──────── Data segment ────────

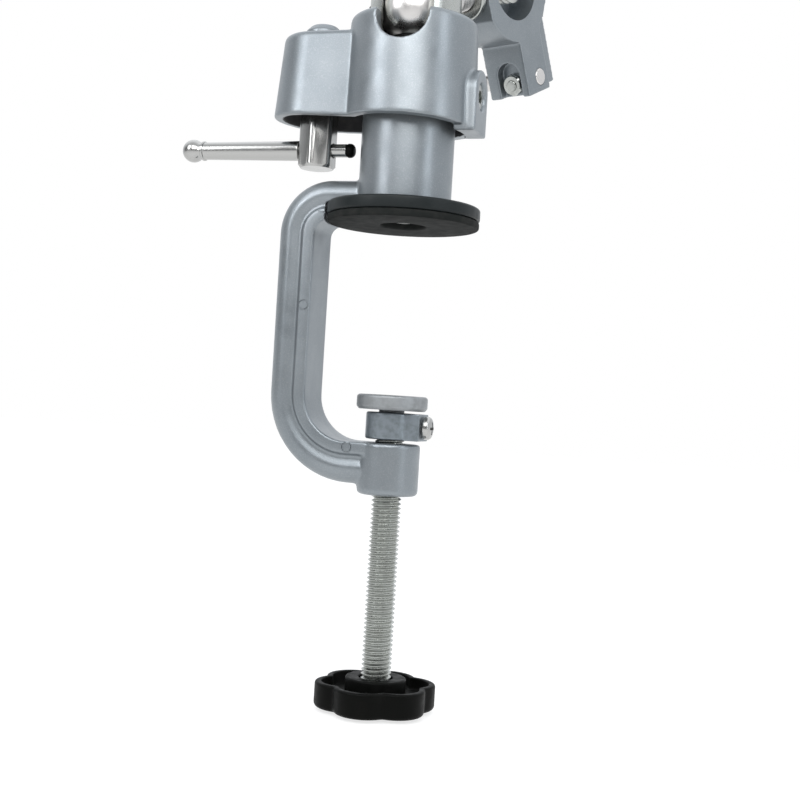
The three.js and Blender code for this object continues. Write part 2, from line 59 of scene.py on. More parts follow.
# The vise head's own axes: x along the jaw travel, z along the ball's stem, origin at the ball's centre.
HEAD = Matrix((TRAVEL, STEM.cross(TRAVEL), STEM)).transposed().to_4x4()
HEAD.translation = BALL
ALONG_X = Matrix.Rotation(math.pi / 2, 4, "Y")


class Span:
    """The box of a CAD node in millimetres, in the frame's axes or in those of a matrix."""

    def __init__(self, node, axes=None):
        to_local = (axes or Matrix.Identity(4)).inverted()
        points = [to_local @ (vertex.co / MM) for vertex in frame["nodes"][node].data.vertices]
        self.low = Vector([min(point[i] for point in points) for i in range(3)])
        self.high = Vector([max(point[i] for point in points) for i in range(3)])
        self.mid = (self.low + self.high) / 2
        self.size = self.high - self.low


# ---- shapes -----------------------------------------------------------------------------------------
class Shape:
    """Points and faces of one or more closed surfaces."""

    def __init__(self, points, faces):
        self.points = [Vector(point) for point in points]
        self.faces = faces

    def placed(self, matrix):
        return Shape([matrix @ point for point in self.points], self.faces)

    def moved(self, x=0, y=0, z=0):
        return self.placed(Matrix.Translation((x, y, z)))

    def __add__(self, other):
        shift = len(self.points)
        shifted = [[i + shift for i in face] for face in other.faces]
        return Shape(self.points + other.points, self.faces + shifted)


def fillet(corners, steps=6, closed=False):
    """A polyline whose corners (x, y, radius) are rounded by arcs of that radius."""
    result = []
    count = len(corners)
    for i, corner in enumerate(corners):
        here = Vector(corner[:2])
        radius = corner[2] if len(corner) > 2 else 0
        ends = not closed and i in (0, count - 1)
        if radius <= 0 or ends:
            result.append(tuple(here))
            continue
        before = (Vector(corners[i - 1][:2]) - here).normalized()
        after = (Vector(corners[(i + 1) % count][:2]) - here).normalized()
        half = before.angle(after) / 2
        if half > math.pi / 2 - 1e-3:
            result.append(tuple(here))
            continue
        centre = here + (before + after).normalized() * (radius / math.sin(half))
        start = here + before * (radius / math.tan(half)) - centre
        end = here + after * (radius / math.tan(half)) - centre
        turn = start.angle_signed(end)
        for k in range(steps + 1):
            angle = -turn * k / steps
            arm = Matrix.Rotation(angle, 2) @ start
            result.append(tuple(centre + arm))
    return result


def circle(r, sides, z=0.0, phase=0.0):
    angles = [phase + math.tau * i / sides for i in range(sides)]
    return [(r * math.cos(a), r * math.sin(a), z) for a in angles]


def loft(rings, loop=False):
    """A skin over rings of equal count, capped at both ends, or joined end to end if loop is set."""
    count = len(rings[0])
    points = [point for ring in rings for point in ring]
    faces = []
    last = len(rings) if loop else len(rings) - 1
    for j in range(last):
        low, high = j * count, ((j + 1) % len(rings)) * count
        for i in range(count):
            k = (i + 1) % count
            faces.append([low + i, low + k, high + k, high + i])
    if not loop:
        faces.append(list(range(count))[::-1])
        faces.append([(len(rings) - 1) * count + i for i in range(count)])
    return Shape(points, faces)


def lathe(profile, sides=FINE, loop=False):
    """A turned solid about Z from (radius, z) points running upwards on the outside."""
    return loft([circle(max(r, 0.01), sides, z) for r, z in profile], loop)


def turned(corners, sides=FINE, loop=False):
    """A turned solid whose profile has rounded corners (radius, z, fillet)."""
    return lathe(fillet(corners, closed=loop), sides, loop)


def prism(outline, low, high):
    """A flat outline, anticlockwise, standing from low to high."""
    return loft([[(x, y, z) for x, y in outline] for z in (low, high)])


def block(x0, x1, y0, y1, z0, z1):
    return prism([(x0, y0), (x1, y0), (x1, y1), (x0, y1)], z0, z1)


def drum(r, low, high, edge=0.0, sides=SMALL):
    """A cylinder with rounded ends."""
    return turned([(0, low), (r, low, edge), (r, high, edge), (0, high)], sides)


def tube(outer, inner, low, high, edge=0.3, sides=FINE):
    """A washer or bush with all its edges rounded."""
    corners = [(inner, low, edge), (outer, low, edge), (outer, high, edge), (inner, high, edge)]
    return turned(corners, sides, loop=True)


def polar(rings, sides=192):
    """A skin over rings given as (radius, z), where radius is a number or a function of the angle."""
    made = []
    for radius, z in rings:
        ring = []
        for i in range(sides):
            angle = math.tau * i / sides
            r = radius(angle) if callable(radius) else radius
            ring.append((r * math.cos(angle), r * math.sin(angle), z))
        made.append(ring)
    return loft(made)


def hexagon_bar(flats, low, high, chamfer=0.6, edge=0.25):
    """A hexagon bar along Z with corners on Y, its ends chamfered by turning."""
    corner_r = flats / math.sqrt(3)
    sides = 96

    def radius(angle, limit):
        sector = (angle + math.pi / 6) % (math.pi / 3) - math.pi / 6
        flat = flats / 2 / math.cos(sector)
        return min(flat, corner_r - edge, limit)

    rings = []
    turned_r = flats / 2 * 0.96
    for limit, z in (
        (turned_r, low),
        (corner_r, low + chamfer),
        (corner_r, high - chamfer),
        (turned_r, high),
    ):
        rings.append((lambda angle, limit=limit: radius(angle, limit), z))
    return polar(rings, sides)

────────

» Given problem: Make an exact copy of the listing, including every line.

» Expected output:
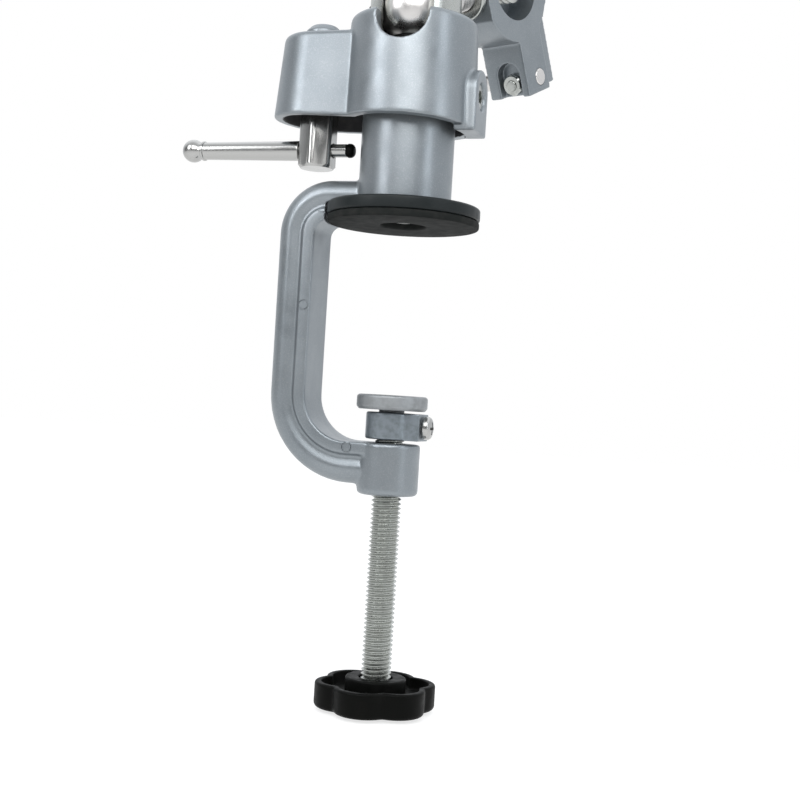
The three.js and Blender code for this object continues. Write part 2, from line 59 of scene.py on. More parts follow.
# The vise head's own axes: x along the jaw travel, z along the ball's stem, origin at the ball's centre.
HEAD = Matrix((TRAVEL, STEM.cross(TRAVEL), STEM)).transposed().to_4x4()
HEAD.translation = BALL
ALONG_X = Matrix.Rotation(math.pi / 2, 4, "Y")


class Span:
    """The box of a CAD node in millimetres, in the frame's axes or in those of a matrix."""

    def __init__(self, node, axes=None):
        to_local = (axes or Matrix.Identity(4)).inverted()
        points = [to_local @ (vertex.co / MM) for vertex in frame["nodes"][node].data.vertices]
        self.low = Vector([min(point[i] for point in points) for i in range(3)])
        self.high = Vector([max(point[i] for point in points) for i in range(3)])
        self.mid = (self.low + self.high) / 2
        self.size = self.high - self.low


# ---- shapes -----------------------------------------------------------------------------------------
class Shape:
    """Points and faces of one or more closed surfaces."""

    def __init__(self, points, faces):
        self.points = [Vector(point) for point in points]
        self.faces = faces

    def placed(self, matrix):
        return Shape([matrix @ point for point in self.points], self.faces)

    def moved(self, x=0, y=0, z=0):
        return self.placed(Matrix.Translation((x, y, z)))

    def __add__(self, other):
        shift = len(self.points)
        shifted = [[i + shift for i in face] for face in other.faces]
        return Shape(self.points + other.points, self.faces + shifted)


def fillet(corners, steps=6, closed=False):
    """A polyline whose corners (x, y, radius) are rounded by arcs of that radius."""
    result = []
    count = len(corners)
    for i, corner in enumerate(corners):
        here = Vector(corner[:2])
        radius = corner[2] if len(corner) > 2 else 0
        ends = not closed and i in (0, count - 1)
        if radius <= 0 or ends:
            result.append(tuple(here))
            continue
        before = (Vector(corners[i - 1][:2]) - here).normalized()
        after = (Vector(corners[(i + 1) % count][:2]) - here).normalized()
        half = before.angle(after) / 2
        if half > math.pi / 2 - 1e-3:
            result.append(tuple(here))
            continue
        centre = here + (before + after).normalized() * (radius / math.sin(half))
        start = here + before * (radius / math.tan(half)) - centre
        end = here + after * (radius / math.tan(half)) - centre
        turn = start.angle_signed(end)
        for k in range(steps + 1):
            angle = -turn * k / steps
            arm = Matrix.Rotation(angle, 2) @ start
            result.append(tuple(centre + arm))
    return result


def circle(r, sides, z=0.0, phase=0.0):
    angles = [phase + math.tau * i / sides for i in range(sides)]
    return [(r * math.cos(a), r * math.sin(a), z) for a in angles]


def loft(rings, loop=False):
    """A skin over rings of equal count, capped at both ends, or joined end to end if loop is set."""
    count = len(rings[0])
    points = [point for ring in rings for point in ring]
    faces = []
    last = len(rings) if loop else len(rings) - 1
    for j in range(last):
        low, high = j * count, ((j + 1) % len(rings)) * count
        for i in range(count):
            k = (i + 1) % count
            faces.append([low + i, low + k, high + k, high + i])
    if not loop:
        faces.append(list(range(count))[::-1])
        faces.append([(len(rings) - 1) * count + i for i in range(count)])
    return Shape(points, faces)


def lathe(profile, sides=FINE, loop=False):
    """A turned solid about Z from (radius, z) points running upwards on the outside."""
    return loft([circle(max(r, 0.01), sides, z) for r, z in profile], loop)


def turned(corners, sides=FINE, loop=False):
    """A turned solid whose profile has rounded corners (radius, z, fillet)."""
    return lathe(fillet(corners, closed=loop), sides, loop)


def prism(outline, low, high):
    """A flat outline, anticlockwise, standing from low to high."""
    return loft([[(x, y, z) for x, y in outline] for z in (low, high)])


def block(x0, x1, y0, y1, z0, z1):
    return prism([(x0, y0), (x1, y0), (x1, y1), (x0, y1)], z0, z1)


def drum(r, low, high, edge=0.0, sides=SMALL):
    """A cylinder with rounded ends."""
    return turned([(0, low), (r, low, edge), (r, high, edge), (0, high)], sides)


def tube(outer, inner, low, high, edge=0.3, sides=FINE):
    """A washer or bush with all its edges rounded."""
    corners = [(inner, low, edge), (outer, low, edge), (outer, high, edge), (inner, high, edge)]
    return turned(corners, sides, loop=True)


def polar(rings, sides=192):
    """A skin over rings given as (radius, z), where radius is a number or a function of the angle."""
    made = []
    for radius, z in rings:
        ring = []
        for i in range(sides):
            angle = math.tau * i / sides
            r = radius(angle) if callable(radius) else radius
            ring.append((r * math.cos(angle), r * math.sin(angle), z))
        made.append(ring)
    return loft(made)


def hexagon_bar(flats, low, high, chamfer=0.6, edge=0.25):
    """A hexagon bar along Z with corners on Y, its ends chamfered by turning."""
    corner_r = flats / math.sqrt(3)
    sides = 96

    def radius(angle, limit):
        sector = (angle + math.pi / 6) % (math.pi / 3) - math.pi / 6
        flat = flats / 2 / math.cos(sector)
        return min(flat, corner_r - edge, limit)

    rings = []
    turned_r = flats / 2 * 0.96
    for limit, z in (
        (turned_r, low),
        (corner_r, low + chamfer),
        (corner_r, high - chamfer),
        (turned_r, high),
    ):
        rings.append((lambda angle, limit=limit: radius(angle, limit), z))
    return polar(rings, sides)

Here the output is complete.